@dandanache I just wanted to give you a big Thank you for this app.
I also wanted to tell everyone how I just used this app (for a tremendous impact).
A beautiful picture is great, but when it really helps you, it's fabulous.
Like many others here, I've put in many zigbee plugins to assist in the "mesh" process as repeaters.
I've put them in, and promptly forgot about them, assuming that they were doing their job.
Recently, I had an issue where I lost many Zigbee devices from my mesh, and I had trouble re-joining some of them. I couldn't understand what was wrong, and why my stable Zigbee mesh was giving me such grief.
I ran the Zigbee Map app, and lo and behold some of my repeater devices were in magenta (interview failed). For example, I had an Ikea Repeater in that state. I rejoined each and every one of them and it made a huge difference. (You can tell if an Ikea Repeater has fallen off the mesh by checking the Zigbee Logs.)

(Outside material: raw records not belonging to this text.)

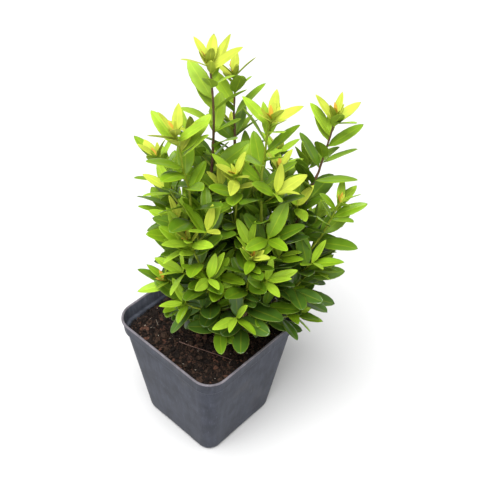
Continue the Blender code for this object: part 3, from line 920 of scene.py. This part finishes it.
def pot_look(name, dark, light, roughness):
    """Moulded plastic: mottled, with upright streaks, fine scratches and some dust."""
    look = Look(name, roughness, POT_GLOSS)
    tone = look.layer((*dark, 1.0), look.noise(95.0, 10.0), 0.31, 0.71, 1.0, light)
    # Noise; where the layer starts and ends; its share; its colour
    layers = (
        ((300.0, 6.0, 0.12), 0.52, 0.74, 0.45, shade(light, 1.35)),
        ((300.0, 6.0, 0.12), 0.47, 0.28, 0.40, shade(dark, 0.65)),
        ((1100.0, 2.0, 0.05), 0.62, 0.74, 0.40, shade(light, 2.0)),
        ((34.0, 9.0), 0.58, 0.76, 0.30, DUST),
    )
    for marks, *layer in layers:
        tone = look.layer(tone, look.noise(*marks), *layer)
    look.paint(tone)
    look.bump(look.noise(1400.0, 2.0), 0.18, 0.00012)
    return look.made


def cut_drains(pot):
    """Cut the drain holes through the floor of the pot."""
    drains = Pile()
    for x in DRAIN_GRID:
        for y in DRAIN_GRID:
            if x or y:
                path = [Vector((x, y, height)) for height in DRAIN_REACH]
                drains.add_plain(tube(path, (DRAIN_RADIUS, DRAIN_RADIUS), DRAIN_SIDES))
    cutter = put("drains", mesh_of("drains", drains.points, drains.faces))
    change = pot.modifiers.new("drains", "BOOLEAN")
    change.object = cutter
    change.solver = "EXACT"
    done = bpy.data.meshes.new_from_object(pot.evaluated_get(bpy.context.evaluated_depsgraph_get()))
    pot.modifiers.clear()
    pot.data = done
    bpy.data.objects.remove(cutter)


def make_pot():
    rings = [square_ring(*level) for level in POT_OUTSIDE + POT_INSIDE]
    inner_from = len(POT_OUTSIDE) * len(rings[0])
    points, faces = loft(rings)
    slots = []
    for corners in faces:
        edge = min(points[corner].z for corner in corners) >= EDGE_FROM
        # Slot 2, the inside, is the same plastic painted lighter: painted light
        slots.append(1 if edge else 2 * (min(corners) >= inner_from))
    pile = Pile()
    pile.add(points, faces, slots)
    pot = pile.piece("pot_shell", [pot_look(*tone) for tone in PLASTICS], "slate_plastic", ["pot"])
    cut_drains(pot)
    pot.data.set_sharp_from_angle(angle=math.radians(POT_CREASE))


def soil_height(x, y):
    """Lumpy soil that lies level and a little lower round the woody foot."""
    lumps = sum(share * noise.noise(Vector((x, y, seed)) * pace) for pace, share, seed in SOIL_WAVES)
    away = math.hypot(x - FOOT.x, y - FOOT.y)
    share = min(max((away - SOIL_LEVEL) / SOIL_LEVEL, 0.0), 1.0)
    return SOIL_TOP + share * (SOIL_LUMPS * lumps - GAP)


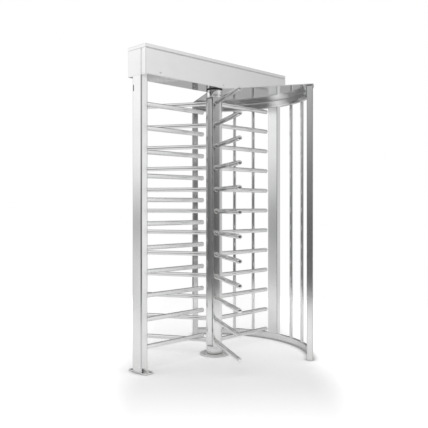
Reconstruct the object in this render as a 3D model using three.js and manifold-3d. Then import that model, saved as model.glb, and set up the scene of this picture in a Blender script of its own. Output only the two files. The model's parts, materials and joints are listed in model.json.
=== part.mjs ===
// Full height turnstile: a three-winged rotor between a comb of fixed bars and a curved cage,
// under a header box.
// Millimetres, +Z up. The rotor turns about Z through the origin, and the floor is at Z = 0.
// The header runs along X. The comb post is at -X and the cage is at +X.
import * as THREE from "three";
import { mergeVertices } from "three/addons/utils/BufferGeometryUtils.js";
import Module from "manifold-3d";

const wasm = await Module();
wasm.setup();

// General fits
const fitGap = 0.3;
const cutOverrun = 1;
const degree = Math.PI / 180;

// Rotor: column, wings and their arms
const wingCount = 3;
const armCount = 12;
const armPitch = 170;
const lowestArmHeight = 109;
const armDiameter = 34;
const armWall = 2;
const armReach = 645;
const columnReach = 61;
const columnEndMargin = 40;
const spineWidth = 54;
const spineThickness = 14;
const columnBore = 54;
const shaftDiameter = 50;
const collarDiameter = 126;
const collarChamfer = 3;
const neckHeight = 65;

// Floor bearing
const floorFlangeDiameter = 228;
const floorFlangeThickness = 10;
const floorFlangeChamfer = 3;
const floorBoltCount = 4;
const floorBoltReach = 101;
const floorBoltDiameter = 16;
const floorBoltHeight = 5;
const floorBearingDiameter = 120;
const floorBearingHeight = 4;

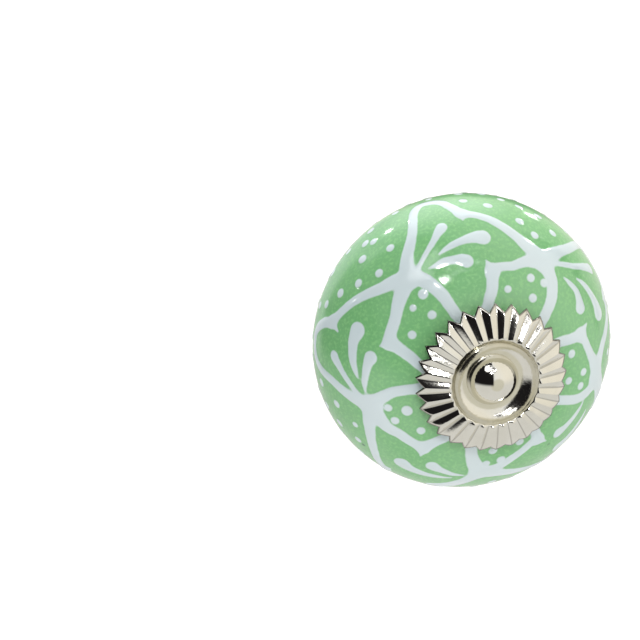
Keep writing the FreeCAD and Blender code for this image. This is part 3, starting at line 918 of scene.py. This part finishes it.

Thanks, Dan, but that won't be necessary because I now realize that I had another dumbass attack when I deleted the files in File Manager which I errantly assumed were old reports.
Released version 2.2.0 with the following small change:
Added
Add "Advanced Zigbee pairing" functionality
This update has no change to the map functionality. It just adds the option to pair a joining device using a specific repeater that is already part of the Zigbee network. Usually you don't need this functionality; it is useful only when pairing IKEA battery-powered and some Aqara devices.
The same functionality was available using the Zigbee Pairing Helper driver, but now the journey is more like "stay back and enjoy the ride"
Note: I used some JavaScript kung-fu that deviates from the standard apps development flow, so the functionality might break if elements in the UI are changed in next platform releases.
It's a little more complicated than this, but essentially a load value of 1 says that a cpu core has runnng or waiting threads that will account for 100% of the core's resources (a core can exceed 1 when there are more threads waiting than can run concurrently) . The HE hub is a 4 core device, so a value of 4 would mean that 100% of the hub's processing capacity is promised to either waiting or runnung threads.
I too have isolated my cloud/LAN intergrations to their own hub as much as possible. Slow downs, from what I've seen, tend to occur primarily when drivers/apps don't use Async calls, and force a thread to pause while receiving a response (YMMV) - generate a high enough volume of these and you run out of threads to process the other traffic. There is a time/place for a non-async call, but if they can be minimized the hub is able to keep pace quite a bit easier.
Do you know if HE gives itself priority over a pair of cores, like say macOS has done since the introduction of Apple Silicon? This could prevent some of the slow downs and improve responsiveness overall.
@Pantheon@thebearmay Thinking about this some more, do we have visibility of each core in that graph?
Is Hubitat really only running everything on a single core most of the time as the graph suggests?
If we look at traditional CPU graphs, we can see the individual core loads which is much more useful for understanding how hard a system is working. Eg
That’s a shame, discrete core info would make understanding the hub workloads a lot simpler.
You’d hope so, but these days there’s a lot more nuance to good multi-tasking than just load balancing. I would really like to understand this better, as a C8P running at 20% load should not become noticeably slower than at 10%.
Great update. By far the strongest repeaters here are Sinope line thermostats. Unfortunately they don't expose a Switch capability and are unavailable for selection. Not sure what to suggest.
Good catch That was a clumsy attempt to filter out battery-powered devices, I will do better in the next release. Meanwhile, you can edit the app source code:
Go to Apps code in the left menu.
Select Zigbee Map.
Find and replace capability.switch to capability.*.